## REQUIRED TASK
Every line from the first one to the line containing "points = points + out * move[:, None]" should be echoed exactly; leave out the rest.

## DATA FOR THIS EXERCISE
──────────

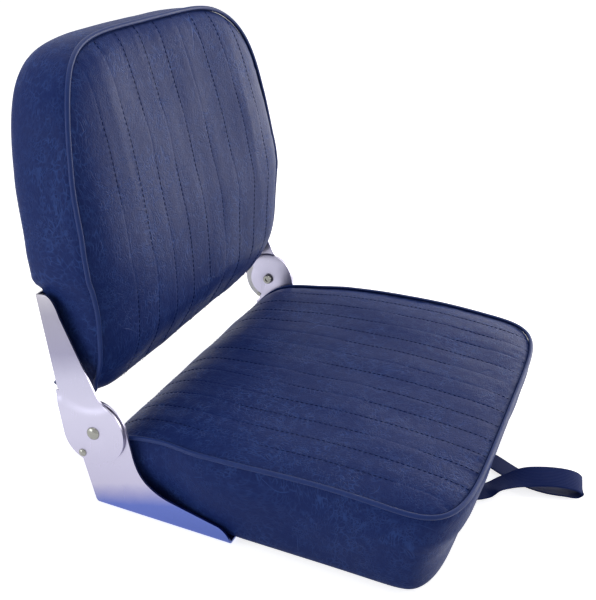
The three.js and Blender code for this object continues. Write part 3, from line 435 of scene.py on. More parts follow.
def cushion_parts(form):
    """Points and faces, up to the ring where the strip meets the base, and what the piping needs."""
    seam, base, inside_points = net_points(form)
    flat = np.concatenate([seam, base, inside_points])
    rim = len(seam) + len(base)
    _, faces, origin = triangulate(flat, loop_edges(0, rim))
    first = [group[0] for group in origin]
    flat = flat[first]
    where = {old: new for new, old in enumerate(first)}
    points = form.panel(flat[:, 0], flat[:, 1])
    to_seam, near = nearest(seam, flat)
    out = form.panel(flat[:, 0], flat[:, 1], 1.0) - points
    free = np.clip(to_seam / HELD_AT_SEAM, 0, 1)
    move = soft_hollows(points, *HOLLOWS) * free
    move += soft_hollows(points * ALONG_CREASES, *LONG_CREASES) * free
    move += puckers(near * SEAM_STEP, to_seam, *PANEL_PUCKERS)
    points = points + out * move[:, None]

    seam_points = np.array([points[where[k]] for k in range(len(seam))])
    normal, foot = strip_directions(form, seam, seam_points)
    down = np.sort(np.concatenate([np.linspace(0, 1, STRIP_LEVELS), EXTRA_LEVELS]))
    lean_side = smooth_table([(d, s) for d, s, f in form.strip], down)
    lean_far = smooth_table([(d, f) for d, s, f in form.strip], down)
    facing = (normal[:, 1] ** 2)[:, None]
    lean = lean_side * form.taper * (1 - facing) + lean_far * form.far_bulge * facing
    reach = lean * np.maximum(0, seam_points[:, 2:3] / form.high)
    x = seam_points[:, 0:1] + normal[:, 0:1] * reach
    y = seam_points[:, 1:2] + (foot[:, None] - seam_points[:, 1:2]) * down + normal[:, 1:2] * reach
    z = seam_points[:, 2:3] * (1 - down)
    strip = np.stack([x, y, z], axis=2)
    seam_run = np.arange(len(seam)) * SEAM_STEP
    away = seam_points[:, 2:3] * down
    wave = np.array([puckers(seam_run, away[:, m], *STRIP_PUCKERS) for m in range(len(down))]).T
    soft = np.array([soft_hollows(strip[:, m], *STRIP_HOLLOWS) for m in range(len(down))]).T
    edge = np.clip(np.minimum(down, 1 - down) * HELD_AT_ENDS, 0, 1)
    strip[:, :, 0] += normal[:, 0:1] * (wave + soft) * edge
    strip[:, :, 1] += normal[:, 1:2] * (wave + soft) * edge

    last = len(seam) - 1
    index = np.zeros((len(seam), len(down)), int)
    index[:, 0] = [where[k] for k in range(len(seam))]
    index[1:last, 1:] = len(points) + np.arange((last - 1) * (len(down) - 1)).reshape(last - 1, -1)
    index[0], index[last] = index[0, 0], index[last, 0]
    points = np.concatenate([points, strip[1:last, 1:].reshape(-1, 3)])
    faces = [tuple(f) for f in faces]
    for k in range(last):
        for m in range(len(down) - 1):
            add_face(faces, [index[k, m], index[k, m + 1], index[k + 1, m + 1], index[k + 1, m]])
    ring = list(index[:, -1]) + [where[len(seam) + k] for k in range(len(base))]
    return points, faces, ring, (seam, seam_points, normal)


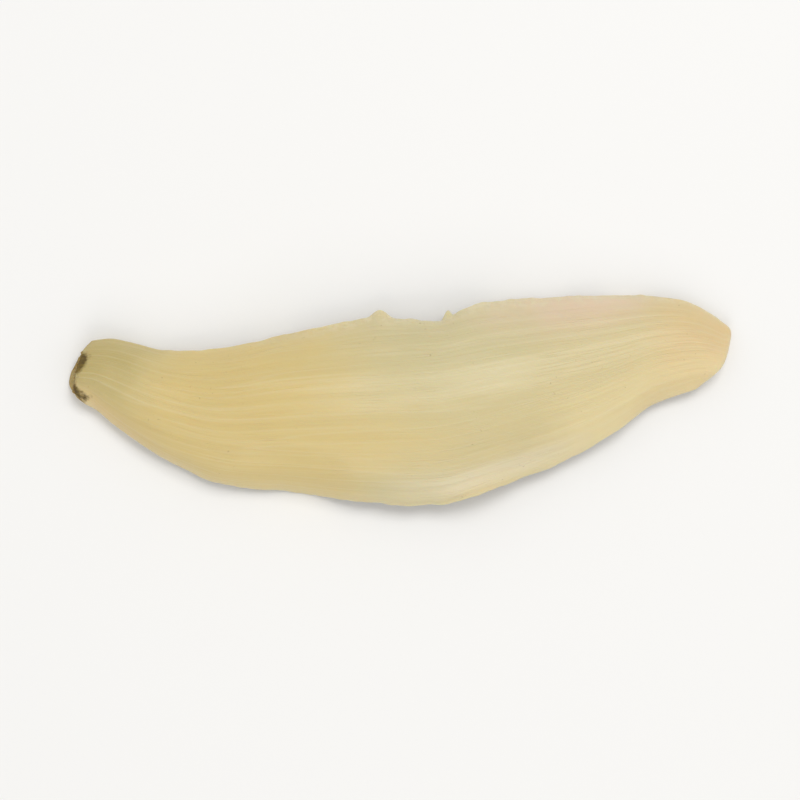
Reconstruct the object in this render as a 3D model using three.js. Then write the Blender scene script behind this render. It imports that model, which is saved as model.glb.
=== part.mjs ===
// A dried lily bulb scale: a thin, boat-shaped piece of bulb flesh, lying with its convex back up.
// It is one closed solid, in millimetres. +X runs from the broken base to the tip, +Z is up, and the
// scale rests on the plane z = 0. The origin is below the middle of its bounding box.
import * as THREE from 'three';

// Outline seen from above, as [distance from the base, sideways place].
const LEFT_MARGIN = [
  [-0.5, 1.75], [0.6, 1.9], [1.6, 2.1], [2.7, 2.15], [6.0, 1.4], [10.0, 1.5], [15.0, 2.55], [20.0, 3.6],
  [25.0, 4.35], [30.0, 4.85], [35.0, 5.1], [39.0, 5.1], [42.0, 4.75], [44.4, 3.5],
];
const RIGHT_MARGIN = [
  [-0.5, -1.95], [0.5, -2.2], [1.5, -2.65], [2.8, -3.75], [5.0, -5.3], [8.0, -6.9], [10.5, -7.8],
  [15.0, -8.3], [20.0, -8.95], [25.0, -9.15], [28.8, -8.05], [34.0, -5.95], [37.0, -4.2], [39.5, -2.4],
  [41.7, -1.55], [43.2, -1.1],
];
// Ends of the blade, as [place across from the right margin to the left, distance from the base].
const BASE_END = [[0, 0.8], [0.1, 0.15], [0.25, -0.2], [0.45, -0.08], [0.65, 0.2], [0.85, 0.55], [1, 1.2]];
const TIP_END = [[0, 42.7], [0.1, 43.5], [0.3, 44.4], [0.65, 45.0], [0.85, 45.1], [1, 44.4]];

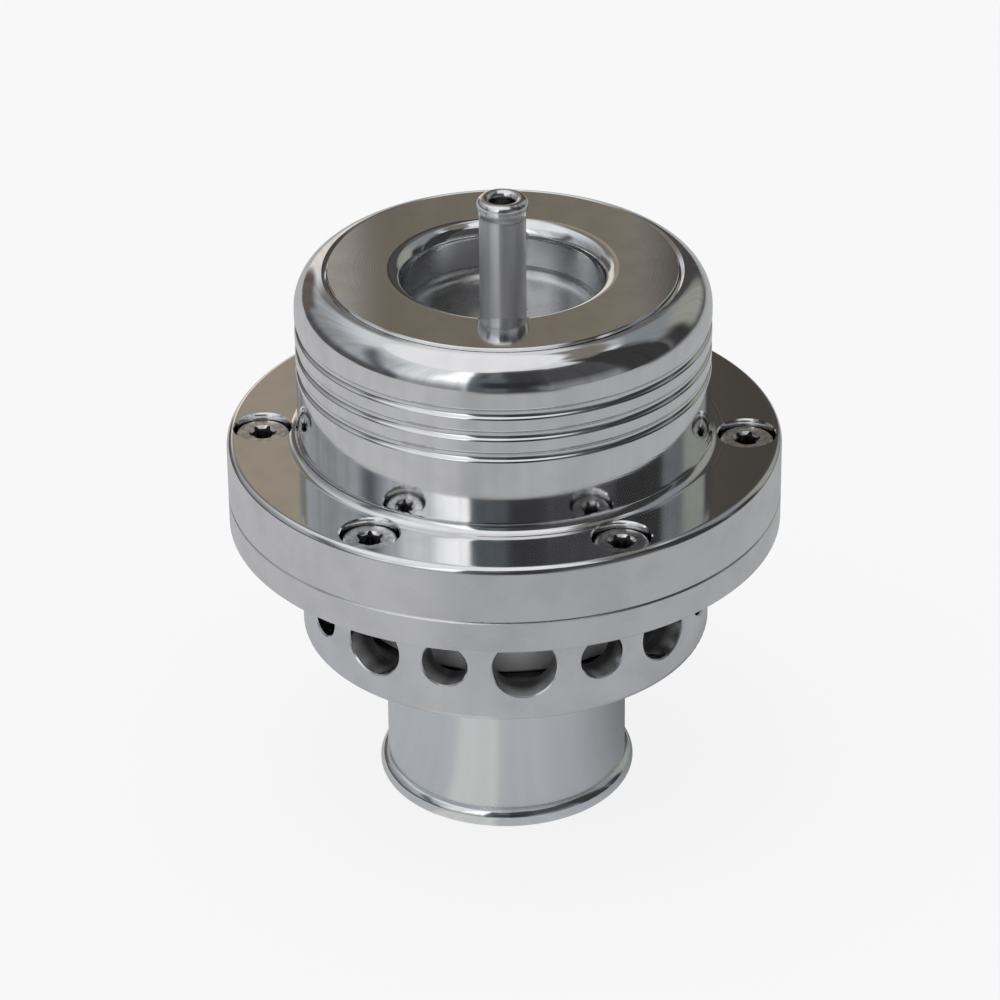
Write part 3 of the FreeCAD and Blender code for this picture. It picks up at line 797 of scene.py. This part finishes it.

──────────

## FULL OUTPUT
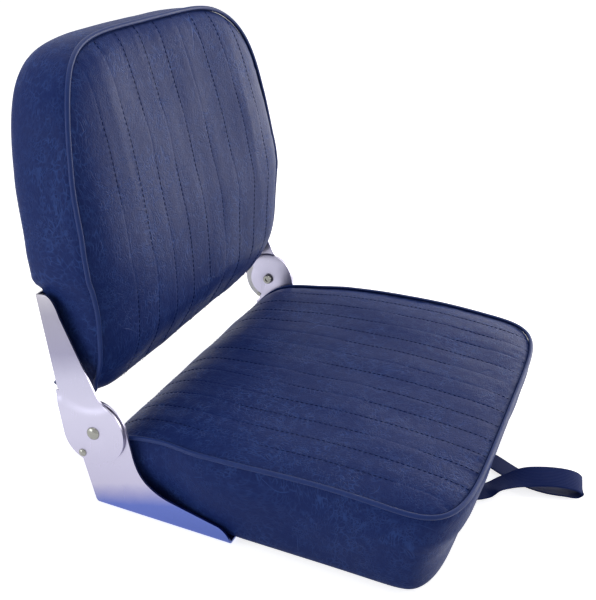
The three.js and Blender code for this object continues. Write part 3, from line 435 of scene.py on. More parts follow.
def cushion_parts(form):
    """Points and faces, up to the ring where the strip meets the base, and what the piping needs."""
    seam, base, inside_points = net_points(form)
    flat = np.concatenate([seam, base, inside_points])
    rim = len(seam) + len(base)
    _, faces, origin = triangulate(flat, loop_edges(0, rim))
    first = [group[0] for group in origin]
    flat = flat[first]
    where = {old: new for new, old in enumerate(first)}
    points = form.panel(flat[:, 0], flat[:, 1])
    to_seam, near = nearest(seam, flat)
    out = form.panel(flat[:, 0], flat[:, 1], 1.0) - points
    free = np.clip(to_seam / HELD_AT_SEAM, 0, 1)
    move = soft_hollows(points, *HOLLOWS) * free
    move += soft_hollows(points * ALONG_CREASES, *LONG_CREASES) * free
    move += puckers(near * SEAM_STEP, to_seam, *PANEL_PUCKERS)
    points = points + out * move[:, None]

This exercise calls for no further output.